La campagne de Bernie Sanders a clairement révélé cette supercherie démocrate. Sanders n’a cessé de mettre en garde les membres du Parti contre le « faux-progressisme » d’Hilary Clinton, tout en rappelant combien, depuis le mandat présidentiel de Jimmy Carter, l’establishment démocrate n’a cessé de se rapprocher du 1% et de Wall-Street. Bernie Sanders est parvenu à paver la voie pour une nouvelle génération de militants-es américains-nes qui souhaitent engager les États-Unis vers un renouveau démocratique qui signifie davantage de social-démocratie, de justice sociale et de lutte contre les inégalités. Il a également réussi à intégrer le mot « socialisme » dans le lexique politique américain. Cela a d’ailleurs permis à la gauche d’inspiration marxiste de mieux se faire entendre au sein de la population étasunienne. Par exemple, l’organisation Democratic Socialist Alternative comptait 5000 membres au début de la campagne présidentielle 2016. À ce jour, on y dénombre plus de 12 000 membres et cette hausse drastique est attribuable à la popularité du discours social-démocrate porté par Bernie Sanders.

La gauche socialiste appuie Bernie Sanders dans sa lutte pour reconduire le Parti démocrate à ses racines progressistes, c’est-à-dire vers le « New Deal » de Franklin Delano Roosevelt et l’approche keynésienne du rôle de l’État envers la population et la relance économique. Elle le soutient de loin et lui laisse le soin de cette bataille interne contre l’establishment du Parti, c’est-à-dire le Sénateur Charles Schumer et le « clan Clinton ». La gauche socialiste veut maintenant se concentrer sur les 12 millions d’électeurs qui ont appuyé Bernie Sanders. Cette « nouvelle génération » est susceptible de joindre les rangs d’une organisation ouvertement socialiste qui ne fait pas preuve de dogmatisme à l’endroit de ses militants. Pour que le socialisme s’implante et prospère durablement aux États-Unis, elle doit le faire à partir d’une approche pragmatique ancrée dans le quotidien du peuple américain. C’est ainsi qu’elle pourra mettre l’emphase sur sa lutte contre les « politiques de centre » - voire d’« extrême-centre » pour reprendre l’expression d’Alain Denault dans son dernier livre -, afin de mettre la lumière sur leurs contradictions profondes entre la distinction entre la véritable gauche et la droite réactionnaire.

Dans les années à suivre, la gauche socialiste devra mener une lutte de front contre deux ennemis distincts : le « faux progressisme » libéral et le populisme néoconservateur.
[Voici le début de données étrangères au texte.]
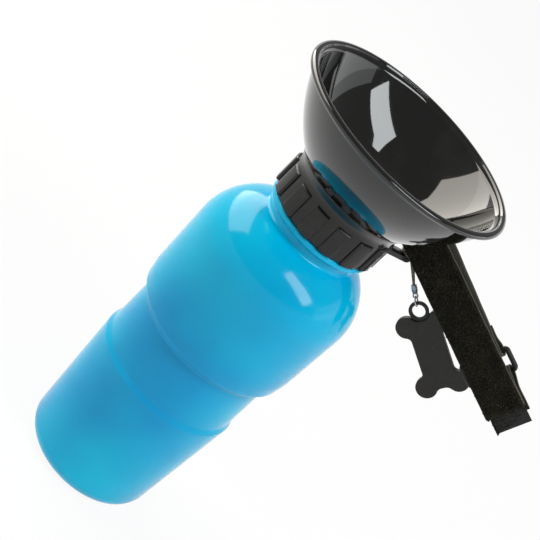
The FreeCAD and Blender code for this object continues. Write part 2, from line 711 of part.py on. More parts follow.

Elle se prépare déjà contre la montée d’un certain « intégrisme chrétien » incarnée par Ted Cruz et ses sympathisants au sein du Parti républicain. Ce basculement vers l’extrême-droite conduirait les États-Unis vers un désastre semblable à celui que connaît présentement l’Europe avec la montée du fascisme et des partis d’extrême-droite.
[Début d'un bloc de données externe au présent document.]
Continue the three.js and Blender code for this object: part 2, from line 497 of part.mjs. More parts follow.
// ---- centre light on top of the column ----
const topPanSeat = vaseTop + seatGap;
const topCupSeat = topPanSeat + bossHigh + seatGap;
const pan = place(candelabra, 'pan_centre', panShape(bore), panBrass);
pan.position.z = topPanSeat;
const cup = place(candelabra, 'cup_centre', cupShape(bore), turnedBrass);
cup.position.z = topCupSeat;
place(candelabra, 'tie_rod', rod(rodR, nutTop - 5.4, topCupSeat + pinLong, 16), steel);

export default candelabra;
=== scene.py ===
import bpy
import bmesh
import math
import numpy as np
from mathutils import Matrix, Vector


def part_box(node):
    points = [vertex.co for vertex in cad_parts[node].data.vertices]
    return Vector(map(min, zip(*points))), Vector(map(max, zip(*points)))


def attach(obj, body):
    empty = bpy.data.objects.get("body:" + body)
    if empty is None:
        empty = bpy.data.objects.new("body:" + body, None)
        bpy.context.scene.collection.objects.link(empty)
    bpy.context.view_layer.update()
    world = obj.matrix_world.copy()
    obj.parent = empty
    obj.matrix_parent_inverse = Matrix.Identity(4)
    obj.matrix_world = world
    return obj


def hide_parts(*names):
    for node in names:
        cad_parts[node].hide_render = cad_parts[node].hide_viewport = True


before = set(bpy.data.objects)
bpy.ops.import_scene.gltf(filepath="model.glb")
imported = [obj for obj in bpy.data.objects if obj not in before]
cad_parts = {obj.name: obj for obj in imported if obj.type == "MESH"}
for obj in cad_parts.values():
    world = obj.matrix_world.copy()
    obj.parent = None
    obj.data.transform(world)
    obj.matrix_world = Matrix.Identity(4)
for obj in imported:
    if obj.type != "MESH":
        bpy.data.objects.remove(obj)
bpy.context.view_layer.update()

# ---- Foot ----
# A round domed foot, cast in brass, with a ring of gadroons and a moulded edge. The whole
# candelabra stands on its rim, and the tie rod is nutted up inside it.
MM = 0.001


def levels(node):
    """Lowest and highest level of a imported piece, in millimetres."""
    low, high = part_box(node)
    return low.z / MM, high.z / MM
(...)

En somme, l’analyse que fait la gauche américaine est une application de la théorie de Antonio Gramsci sur la « guerre de position ». Cette « guerre de position » se veut la construction d’une solide base des idées et de théories socialistes qui mettront en cause le mensonge du libéralisme et de la social-démocratie. Pour réaliser la transformation socialiste de l’Amérique, la gauche doit défendre un socialisme qui répond aux préoccupations de la classe ouvrière et de la classe moyenne. Cette approche est intrinsèquement reliée au progrès de la gauche dans l’avenir ou à sa faillite qu’elle ne peut décidément pas de permettre : fini les « faux prêtres », fini les intermédiaires qui brouillent les cartes, fini les fausses promesses.

Cet horizon politique qui se dresse aux États-Unis est l’opportunité rêvée pour mettre de l’avant l’alternative socialiste de manière concrète en proposant des solutions émanant de la réalité du peuple américain qui exigent des réponses claires et directes à leurs problèmes. Surtout la nouvelle génération qui s’est mobilisée derrière Bernie Sanders et son « socialisme démocratique » qui s’est répandu partout à travers les États-Unis, comme jamais auparavant dans l’histoire du pays.